We had a big game the next day. Knights of Pythias did. We had the best uniforms in teen baseball. Black with yellow gold letters PYTHIAS across the front. The first shirt I ever wore that wasn't made out cotton. We also had the highest batting average in our league and the worst record. I was in 7th grade or would be. I was also one of our worst players. I was there because T wanted me to play. We'd walk halfway across town to attend games. Our coach was a nice guy. A fat, beer drinkin', laughing, good old boy. He used to buy us pizza and soda after games at the Village Inn. Trekking from the games in a beat up monster station wagon with the equipment bag tossed in the back. I wonder now if he wasn't doing prescribed community service, but perhaps he just wanted to give something back.

I couldn't hit, I couldn't run fast, but I loved that summer I played ball. My glove was one of T's hand me down's until I got my own. I always preferred his. He had seven or eight brothers and I remember that soft, tan faded leather, made for a boy's hand. The pocket sized just perfect for the smooth white ball with red stitching. The slap it made as you snagged a ball out of thin air a smile all it's own. We played catch for hours in the private school yard across from our houses. I perfected looping side-arm throws that summer.

T almost got me perfected in hitting the ball too. He was our pitcher and probably our best player. I was accepted because I was with him. The b-seed, the one that never fit in. Everyone got to play though. I never sat the bench. Right field. Probably the safest place to put a kid that isn't very athletic. T could play any position, but if he wasn't pitching, he was usually at short calling out the plays to the rest of the team. Despite my worry about his arm being rested he threw soft pitch after soft pitch to me right over the plate. I hit some of them. One might have even gotten to the outfield in a real diamond. They never did in the games. I wasn't a power hitter even when I did connect with the ball.

I had flat sneakers that left strange waffle and circle patterns in the dust around home plate. T and most of the rest of the team had cleats. I started the season wanting to win the coaches most improved player award (a new baseball bat). I coveted a new bat. I tried hard, but I don't think I improved much. It wasn't from lack of trying or T's insistence that I could do it.

I never scored a run that whole summer. I made it to third once. The third-base coach yelled for me to go. It wasn't to be. I ended up in a run down trying to get home and was tagged out. I ended the season knowing I would never be back. I haven't hit a ball since then. I still have a ball though. Every time I see it nesting in the closet box like some ancient weather worn egg, I hear the satisfying slap of it hitting a glove. I can almost feel the soft tug on my wrist as it bends with the weight of the ball and glove. Gleaming PYTHIAS on my chest.

October 07, 2007

All i wanted was a pepsi

When I was a 9th grader (final year of Junior High), I started hanging out with J who lived a few blocks away and was a Jr. in High School. We had similar taste in music and girls. It was the 80's and hacky-sack was all the rage. We'd play for hours on end. Then we'd go inside his old house and listen to music in his basement bedroom. On the way, he'd often stop and grab a Pepsi from the fridge. He'd swig part of the soda and then grab his mother's scotch bottle if she wasn't home and add a healthy pour to the can. A little swirl and he was headed down the stairs. If he'd done it too often, the scotch bottle often hit the kitchen sink for a little additional volume. I always wondered how he didn't get caught.

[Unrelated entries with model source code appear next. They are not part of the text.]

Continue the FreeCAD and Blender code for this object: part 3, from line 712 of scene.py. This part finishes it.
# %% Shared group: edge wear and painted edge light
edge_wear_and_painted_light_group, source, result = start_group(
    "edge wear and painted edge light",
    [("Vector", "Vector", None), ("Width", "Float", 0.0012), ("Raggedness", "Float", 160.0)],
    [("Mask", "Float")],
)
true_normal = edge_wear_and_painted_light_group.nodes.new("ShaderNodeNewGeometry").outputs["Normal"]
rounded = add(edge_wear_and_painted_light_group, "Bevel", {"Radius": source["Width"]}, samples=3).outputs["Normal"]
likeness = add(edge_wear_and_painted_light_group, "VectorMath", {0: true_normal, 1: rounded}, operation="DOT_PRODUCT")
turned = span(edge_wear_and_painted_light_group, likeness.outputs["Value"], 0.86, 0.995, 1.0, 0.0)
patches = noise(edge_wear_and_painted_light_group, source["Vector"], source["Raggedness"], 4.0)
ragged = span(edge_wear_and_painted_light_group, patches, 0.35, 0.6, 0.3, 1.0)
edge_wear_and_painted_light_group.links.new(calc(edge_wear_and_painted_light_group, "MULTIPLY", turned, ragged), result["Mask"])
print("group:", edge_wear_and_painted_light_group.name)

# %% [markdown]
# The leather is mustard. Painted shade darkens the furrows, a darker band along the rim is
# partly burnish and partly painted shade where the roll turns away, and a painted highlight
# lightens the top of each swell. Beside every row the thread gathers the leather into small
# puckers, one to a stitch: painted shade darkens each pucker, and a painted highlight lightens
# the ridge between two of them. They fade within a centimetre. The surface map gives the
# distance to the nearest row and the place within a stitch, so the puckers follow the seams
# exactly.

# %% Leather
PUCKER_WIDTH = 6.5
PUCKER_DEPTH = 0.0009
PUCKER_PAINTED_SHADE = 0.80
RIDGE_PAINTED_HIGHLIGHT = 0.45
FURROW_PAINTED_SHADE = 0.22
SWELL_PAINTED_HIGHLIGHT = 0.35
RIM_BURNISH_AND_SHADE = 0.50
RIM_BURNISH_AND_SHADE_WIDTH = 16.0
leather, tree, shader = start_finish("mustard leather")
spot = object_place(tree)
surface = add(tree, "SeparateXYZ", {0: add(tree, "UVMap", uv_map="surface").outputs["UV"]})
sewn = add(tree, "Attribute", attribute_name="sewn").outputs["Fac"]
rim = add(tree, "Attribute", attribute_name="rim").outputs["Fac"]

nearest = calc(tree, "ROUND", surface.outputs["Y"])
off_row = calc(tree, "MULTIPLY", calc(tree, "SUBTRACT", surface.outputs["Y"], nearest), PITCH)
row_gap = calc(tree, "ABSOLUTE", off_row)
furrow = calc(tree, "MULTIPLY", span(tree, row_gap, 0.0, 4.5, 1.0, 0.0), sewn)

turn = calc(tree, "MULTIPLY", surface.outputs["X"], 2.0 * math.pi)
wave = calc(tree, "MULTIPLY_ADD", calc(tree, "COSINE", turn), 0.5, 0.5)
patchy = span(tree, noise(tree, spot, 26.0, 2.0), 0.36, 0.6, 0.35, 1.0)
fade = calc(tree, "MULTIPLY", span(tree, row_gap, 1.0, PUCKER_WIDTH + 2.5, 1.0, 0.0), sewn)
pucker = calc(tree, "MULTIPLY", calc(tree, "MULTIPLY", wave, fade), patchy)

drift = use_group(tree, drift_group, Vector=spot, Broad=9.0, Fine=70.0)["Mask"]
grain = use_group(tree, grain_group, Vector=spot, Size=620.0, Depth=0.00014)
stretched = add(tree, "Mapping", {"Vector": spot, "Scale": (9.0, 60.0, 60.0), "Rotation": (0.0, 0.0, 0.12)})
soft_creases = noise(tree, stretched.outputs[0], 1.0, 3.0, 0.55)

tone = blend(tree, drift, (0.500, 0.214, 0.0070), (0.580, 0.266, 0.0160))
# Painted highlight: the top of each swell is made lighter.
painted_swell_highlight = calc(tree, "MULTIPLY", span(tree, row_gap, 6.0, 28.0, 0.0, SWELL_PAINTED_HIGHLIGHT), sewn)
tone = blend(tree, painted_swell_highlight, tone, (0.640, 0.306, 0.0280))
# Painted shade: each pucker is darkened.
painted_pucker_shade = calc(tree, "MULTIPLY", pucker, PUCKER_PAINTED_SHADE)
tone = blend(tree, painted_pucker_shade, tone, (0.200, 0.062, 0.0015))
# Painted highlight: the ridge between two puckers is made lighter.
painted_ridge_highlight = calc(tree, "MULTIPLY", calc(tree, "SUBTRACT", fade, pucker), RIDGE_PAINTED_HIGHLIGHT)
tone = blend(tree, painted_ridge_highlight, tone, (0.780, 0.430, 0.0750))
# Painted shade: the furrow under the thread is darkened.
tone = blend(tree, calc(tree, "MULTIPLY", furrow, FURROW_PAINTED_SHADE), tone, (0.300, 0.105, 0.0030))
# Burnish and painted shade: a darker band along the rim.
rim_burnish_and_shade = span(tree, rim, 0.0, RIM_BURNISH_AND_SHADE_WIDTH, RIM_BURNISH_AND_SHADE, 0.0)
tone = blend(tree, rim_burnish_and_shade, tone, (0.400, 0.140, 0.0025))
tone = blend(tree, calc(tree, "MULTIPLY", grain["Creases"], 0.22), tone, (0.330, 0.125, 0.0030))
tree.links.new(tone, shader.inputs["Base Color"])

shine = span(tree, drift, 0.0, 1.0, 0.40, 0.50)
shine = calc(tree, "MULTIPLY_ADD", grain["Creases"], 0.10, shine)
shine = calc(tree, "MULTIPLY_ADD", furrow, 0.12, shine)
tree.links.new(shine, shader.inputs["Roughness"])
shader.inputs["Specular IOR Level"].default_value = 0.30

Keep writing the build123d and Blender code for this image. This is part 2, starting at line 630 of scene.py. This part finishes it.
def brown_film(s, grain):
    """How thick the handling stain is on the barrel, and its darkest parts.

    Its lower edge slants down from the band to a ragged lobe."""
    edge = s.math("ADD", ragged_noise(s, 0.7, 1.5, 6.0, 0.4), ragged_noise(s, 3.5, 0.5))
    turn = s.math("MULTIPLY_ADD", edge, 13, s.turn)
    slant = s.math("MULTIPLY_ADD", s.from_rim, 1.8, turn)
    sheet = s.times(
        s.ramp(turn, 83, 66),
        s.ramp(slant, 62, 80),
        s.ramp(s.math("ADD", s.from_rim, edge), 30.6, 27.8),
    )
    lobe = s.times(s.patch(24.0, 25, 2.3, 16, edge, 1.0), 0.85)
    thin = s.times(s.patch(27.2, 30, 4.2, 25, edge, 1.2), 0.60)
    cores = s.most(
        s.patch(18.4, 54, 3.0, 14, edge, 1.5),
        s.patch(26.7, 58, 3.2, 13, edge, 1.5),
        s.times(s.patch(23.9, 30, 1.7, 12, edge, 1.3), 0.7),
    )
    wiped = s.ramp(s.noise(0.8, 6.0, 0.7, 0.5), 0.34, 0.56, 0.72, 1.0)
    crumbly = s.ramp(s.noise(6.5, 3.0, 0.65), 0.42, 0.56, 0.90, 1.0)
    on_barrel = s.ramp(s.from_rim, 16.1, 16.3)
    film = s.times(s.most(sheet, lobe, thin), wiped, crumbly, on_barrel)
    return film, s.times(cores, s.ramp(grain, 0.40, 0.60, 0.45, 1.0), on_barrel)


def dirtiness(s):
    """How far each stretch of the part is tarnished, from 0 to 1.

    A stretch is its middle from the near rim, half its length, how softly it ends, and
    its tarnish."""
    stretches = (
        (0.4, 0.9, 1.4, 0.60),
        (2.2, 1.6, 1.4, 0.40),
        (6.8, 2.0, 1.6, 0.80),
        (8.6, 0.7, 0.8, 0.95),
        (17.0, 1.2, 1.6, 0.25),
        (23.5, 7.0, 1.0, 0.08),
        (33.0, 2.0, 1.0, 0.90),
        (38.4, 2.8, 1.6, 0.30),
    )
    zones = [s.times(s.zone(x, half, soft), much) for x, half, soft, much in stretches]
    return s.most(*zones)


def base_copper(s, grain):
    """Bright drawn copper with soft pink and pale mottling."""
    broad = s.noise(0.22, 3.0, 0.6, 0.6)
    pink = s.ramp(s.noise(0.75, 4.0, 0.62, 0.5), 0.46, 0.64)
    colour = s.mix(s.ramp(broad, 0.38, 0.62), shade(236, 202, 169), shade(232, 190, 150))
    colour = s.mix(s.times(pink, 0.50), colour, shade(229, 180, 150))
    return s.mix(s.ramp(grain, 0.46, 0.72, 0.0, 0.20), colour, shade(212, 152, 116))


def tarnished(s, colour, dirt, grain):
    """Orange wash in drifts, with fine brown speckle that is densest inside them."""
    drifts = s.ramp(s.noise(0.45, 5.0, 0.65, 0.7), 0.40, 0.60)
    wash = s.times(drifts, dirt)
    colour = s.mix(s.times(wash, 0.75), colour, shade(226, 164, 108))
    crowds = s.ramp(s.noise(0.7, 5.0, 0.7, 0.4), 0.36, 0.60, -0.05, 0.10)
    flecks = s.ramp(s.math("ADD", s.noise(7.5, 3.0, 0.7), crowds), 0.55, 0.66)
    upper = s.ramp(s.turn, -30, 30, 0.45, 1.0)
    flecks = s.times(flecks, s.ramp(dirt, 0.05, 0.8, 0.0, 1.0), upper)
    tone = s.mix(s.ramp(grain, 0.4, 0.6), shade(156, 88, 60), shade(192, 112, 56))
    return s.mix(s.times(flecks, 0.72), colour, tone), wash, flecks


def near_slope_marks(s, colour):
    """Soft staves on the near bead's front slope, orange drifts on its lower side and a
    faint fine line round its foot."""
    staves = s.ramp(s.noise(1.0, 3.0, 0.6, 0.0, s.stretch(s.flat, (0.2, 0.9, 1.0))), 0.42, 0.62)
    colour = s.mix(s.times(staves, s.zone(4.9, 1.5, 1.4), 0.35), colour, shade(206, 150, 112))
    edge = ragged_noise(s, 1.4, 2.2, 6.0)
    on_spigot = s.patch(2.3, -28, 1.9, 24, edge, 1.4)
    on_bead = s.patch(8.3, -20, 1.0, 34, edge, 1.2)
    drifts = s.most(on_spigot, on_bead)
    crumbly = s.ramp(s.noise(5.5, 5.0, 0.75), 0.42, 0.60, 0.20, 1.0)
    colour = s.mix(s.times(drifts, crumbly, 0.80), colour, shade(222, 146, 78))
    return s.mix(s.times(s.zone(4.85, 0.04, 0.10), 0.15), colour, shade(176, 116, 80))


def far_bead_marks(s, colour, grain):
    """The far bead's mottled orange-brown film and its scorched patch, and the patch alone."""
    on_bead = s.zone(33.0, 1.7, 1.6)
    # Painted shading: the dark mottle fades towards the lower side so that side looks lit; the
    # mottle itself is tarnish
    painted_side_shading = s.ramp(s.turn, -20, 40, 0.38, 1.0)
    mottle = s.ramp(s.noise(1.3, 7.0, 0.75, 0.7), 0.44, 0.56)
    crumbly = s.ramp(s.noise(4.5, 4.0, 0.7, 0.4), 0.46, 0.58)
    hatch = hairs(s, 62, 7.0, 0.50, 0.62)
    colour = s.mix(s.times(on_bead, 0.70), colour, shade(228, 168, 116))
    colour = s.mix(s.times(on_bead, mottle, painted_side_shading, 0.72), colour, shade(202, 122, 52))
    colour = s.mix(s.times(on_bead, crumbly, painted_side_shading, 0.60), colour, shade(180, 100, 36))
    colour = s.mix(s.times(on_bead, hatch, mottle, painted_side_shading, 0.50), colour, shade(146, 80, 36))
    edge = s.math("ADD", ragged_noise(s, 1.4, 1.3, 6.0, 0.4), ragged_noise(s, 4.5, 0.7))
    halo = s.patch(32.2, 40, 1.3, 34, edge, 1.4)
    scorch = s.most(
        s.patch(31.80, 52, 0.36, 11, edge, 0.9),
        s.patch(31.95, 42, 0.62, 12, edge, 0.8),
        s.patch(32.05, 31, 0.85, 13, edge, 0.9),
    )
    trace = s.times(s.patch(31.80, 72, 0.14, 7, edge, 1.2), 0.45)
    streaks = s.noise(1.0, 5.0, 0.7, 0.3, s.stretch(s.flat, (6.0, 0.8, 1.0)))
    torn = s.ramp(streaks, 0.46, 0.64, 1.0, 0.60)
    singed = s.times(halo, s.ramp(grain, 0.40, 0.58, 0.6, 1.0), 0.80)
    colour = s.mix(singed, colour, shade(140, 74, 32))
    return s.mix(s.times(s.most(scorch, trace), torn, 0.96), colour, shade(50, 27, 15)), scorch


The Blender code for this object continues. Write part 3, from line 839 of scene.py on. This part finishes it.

Then again, maybe she knew and didn't care. I'd seen the left over roaches in the ashtrays in the living room. I don't think his mother was the roll your own cigarette type. A little pot now and then probably helped her though the week. J never offered me a Pepsi, leaded or unleaded, and I never thought it was odd. I just wanted to escape into his black-lit postered bedroom. The Human League - Fascination was a in constant rotation, J also introduced me to the Surf Punks. His influence led me to be the first kid in my school to wear parachute pants too. I can still hear the swish sound they made when I walked. All the 'neat' zippers and pockets. Add a Bonzai shirt or Chams and I was set to go. Too cool for school.

He dated a girl from yet another school for awhile. C was wild. She lived with her grandparents. I remember J's excitement as he told me she was on the pill. I think she was a 9th grader too. She had a Luv truck painted pale yellow. The three of us used to drive around listening to Metallica when they were still underground. "Bass solo take one," and Clif Burton would rip from the tinny speakers with a mind boggling sound. We'd never heard anything like it.

I remember her calling me after J and her broke up. "We're friends right?" yes. "Would you like to be closer friends?" What a conundrum. Stick by J's side or go out with his Ex? It took me all of about 5 seconds to say yes. I wasn't about to pass up a cute girl chasing me, and I was being offered the keys to the kingdom. By god, I was gonna turn the key and kick down the door. We met the next day with one of her friends (who I'd briefly had a fling with in J's basement bedroom) in a local school yard. It was summer, so we could hang out and not get into trouble. I remember grabbing her ass, but we never kissed and I didn't kick down the door 'til years later. Perhaps I had bout of conscience. I don't recall.

I have a Surf Punks CD burned in my iTunes. When I hear random tracks from it, I always wonder if J is still sipping Pepsi's with scotch from a can.

October 04, 2007

What's in a title?

Would you take your dream job, if it had the title of garbageman? Ditch-digger? Dish-Washer? Does it matter what other people think about what you do for a living? If you could live your passion everyday and fulfill a dream, would you sacrifice the title? Would you be able to have the same dignity regardless of what other people think? Is the power within ourselves or within other people to define who we are and the value we hold?